Hey! I saw you on LHCF and am wondering if you can help me out. I've been trying to register there for forever, but it won't allow me to post even tho it says my account is fully activated. I have no way of reaching an admin thru the site and am not getting a response when I email them. I'm wondering if you might be willing to pass along my info with my email address to an admin so I can see about this issue. I'd really like to join the site!! TIA
Asia


----------



## dlewis (Jan 19, 2009)

I guess this is a silly question but has she paid?


----------



## calmsensual1 (Jan 24, 2009)

Yeah that happened to me before I paid.


----------



## *KP* (Jan 24, 2009)

dlewis said:


> I guess this is a silly question but has she paid?

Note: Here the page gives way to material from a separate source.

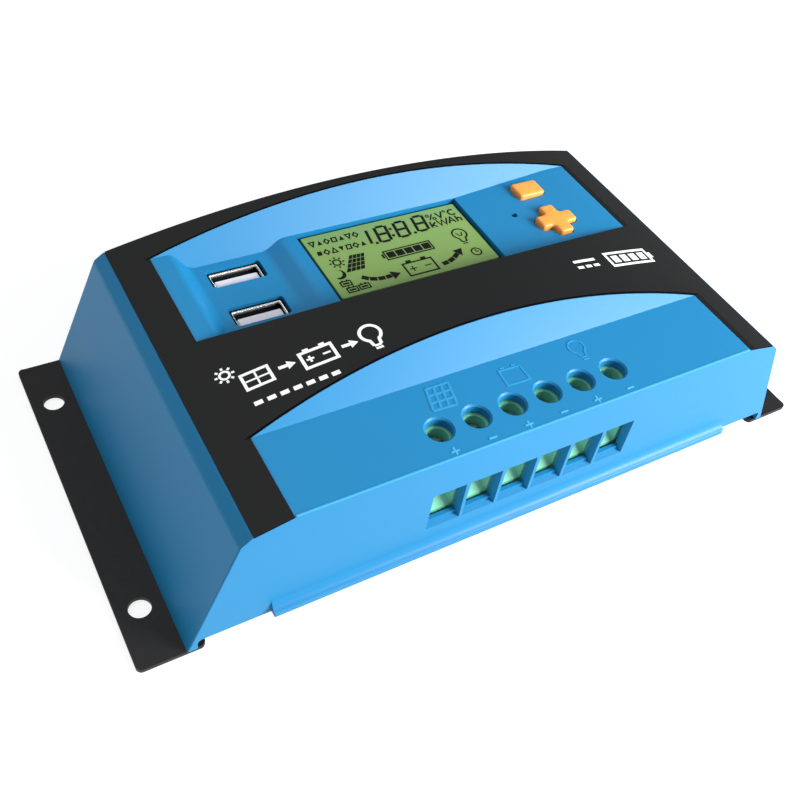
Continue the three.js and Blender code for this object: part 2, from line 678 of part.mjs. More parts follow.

Probably not, it took me a good while before I realised you had to pay!

ETA - OP, you might want to edit your original post to take out the email ad.  I think the Q&A board is available to the public and spambots are able to trawl sites for email addresses.


----------



## gissellr78 (Jan 24, 2009)

dlewis said:


> I guess this is a silly question but has she paid?


 

I am assuming she did....she just left that messege in my fotki


----------



## brebre928 (Jan 24, 2009)

It took me a couple of days before I realized that you had to pay before u could post.

Once I paid I was allowed to post messages.


----------



## LadyPaniolo (Jan 24, 2009)

Yes, OP, please edit it to remove Asia's email addy. I'd hate for her to get pounded with spam.


----------



## wheezy807 (Jan 25, 2009)

Hey ladies!
I did email her and i'm happy to announce that she IS a member now. She didn't realize she had to pay.


----------